GLD closed above $115 last week and can easily break out in the new week. The 10-day MA just turned up again, keeping the bullish formation intact. MACD is also seeing a new bullish crossover. There's soft resistance at $118. But, if GLD breaks higher, it'll likely test $1120, the very least. If the broader market turns lower, however, we'll have to be careful of the gold miners. Sometimes, they can run with the broader market, instead of with gold. So far, the gold miners are showing similar bullish charts as GLD.
XLF (financials)

XLF closed below its 30-day MA and tested the resistance at $16. The daily lower BB is now coinciding with the $16 level.
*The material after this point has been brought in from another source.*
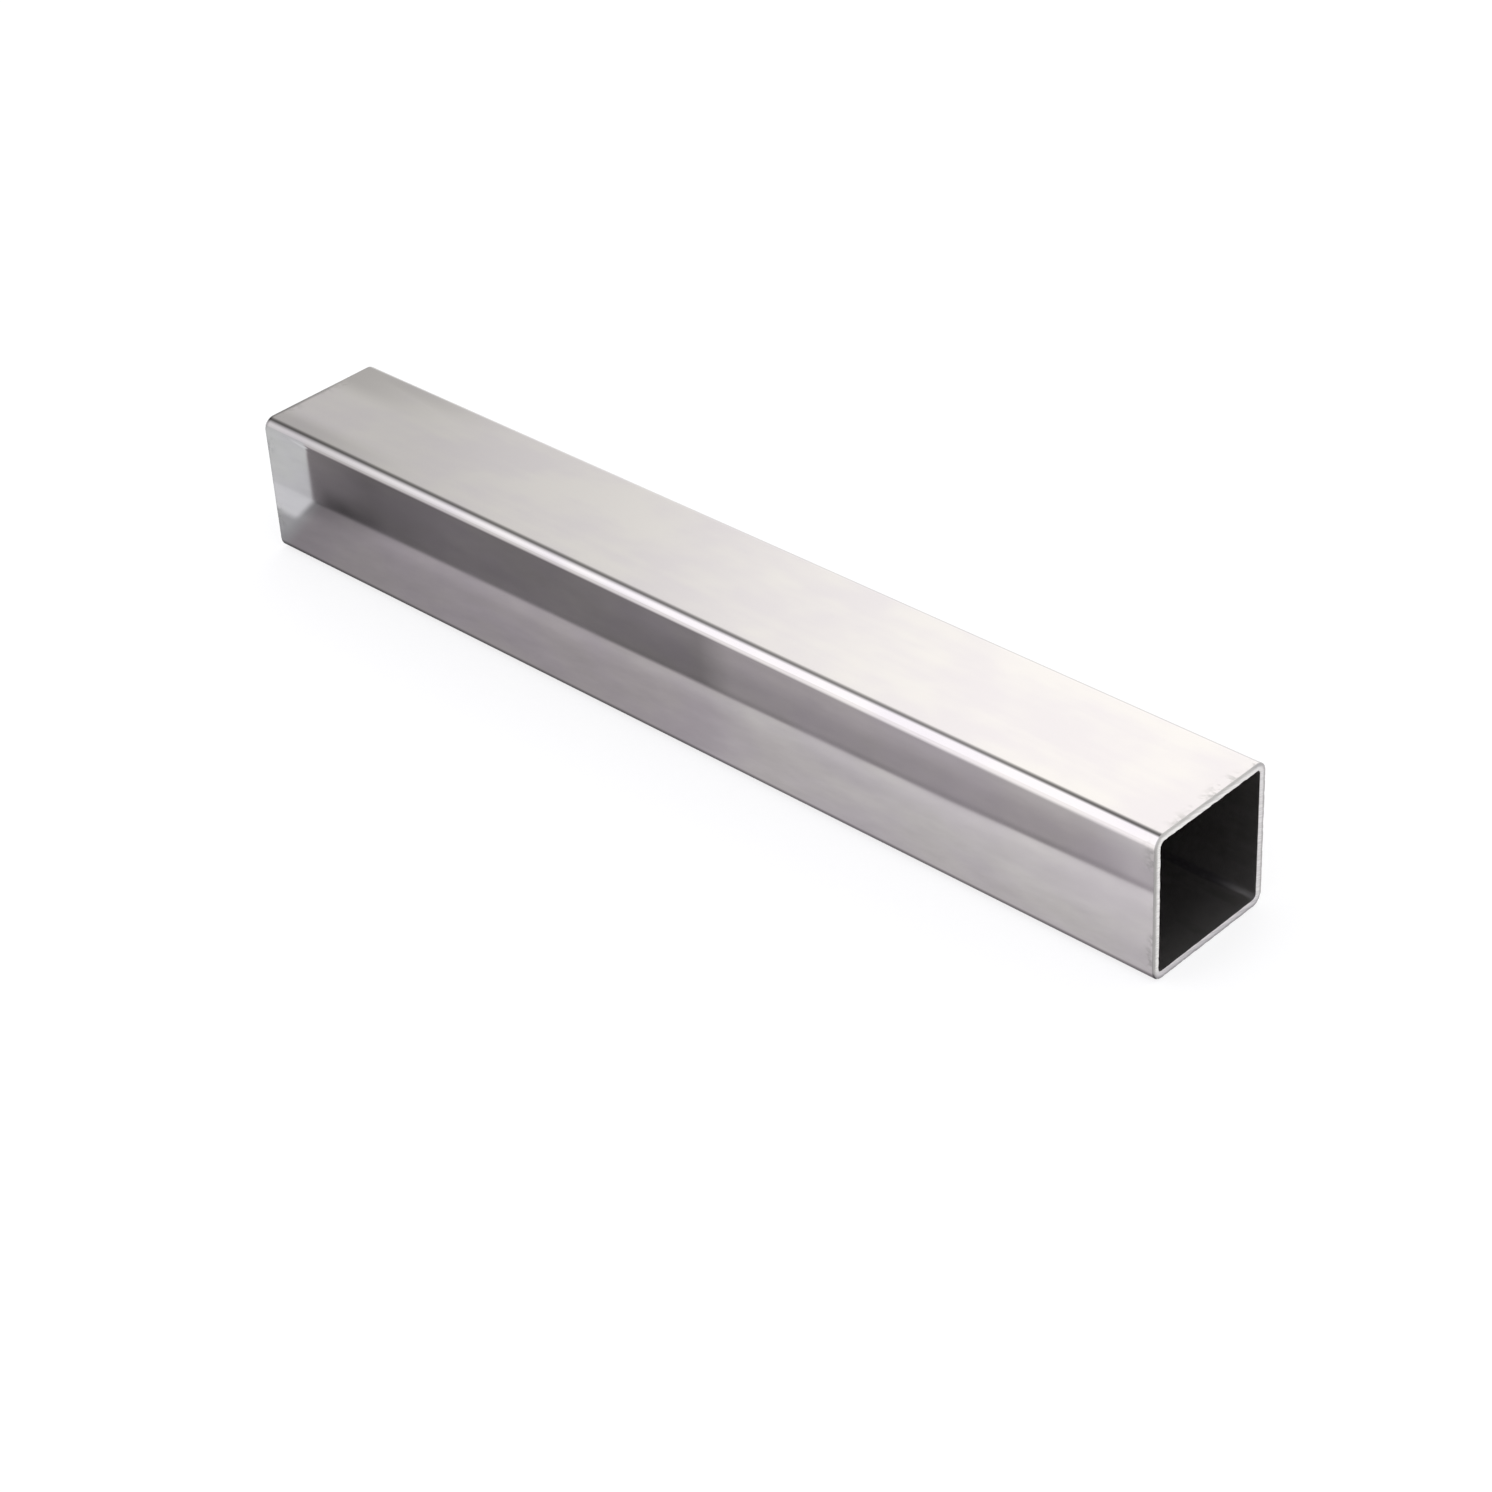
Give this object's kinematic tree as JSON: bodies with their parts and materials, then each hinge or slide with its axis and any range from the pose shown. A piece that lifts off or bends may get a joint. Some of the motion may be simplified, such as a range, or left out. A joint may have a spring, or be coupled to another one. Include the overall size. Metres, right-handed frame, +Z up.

Therefore, if XLF comes down to $16 again, I don't think it'll hold. Its MACD continues to sink lower. Any new unfavorable development in GS or regarding the financial reform, the financial sector can easily turn. FAS is splitting 3:1 on Wednesday (5/5). If the downward momentum picks up, the split could make it go down even faster (every point slipped would be 3 points pre-split).
OIH (oil services)

OIH is already below its 30-day MA and its daily lower BB has opened down. MACD is showing a new bearish crossover. This sector does not look done falling. As of Friday, RIG closed at $72.32 and BP closed at $52.15. At 2009 March's lows, RIG almost touched $40 and BP went below $35. I really, really hope the engineers at these company can figure out ingenious solutions to shut off the spill right away, for the environment's sake. Regardless, OIH's first solid resistance is around $118 to $116. Even if/when the spill is stopped, further repercussions will likely be hitting this sector. Any bounces in RIG and BP could be met with further selling. DO and NE are about to break supports as well.
XME (metals and mining)

XME closed at its daily lower BB and its 10-day MA has slipped below its 30-day MA. This sector looks to be in trouble. With Australia's new mining tax, this sector could see new waves of selling in the coming week. Coals (WLT, CLF, BTU, ANR, MEE) are already very vulnerable. Steels (X, NUE) are starting to pick up downward momentum.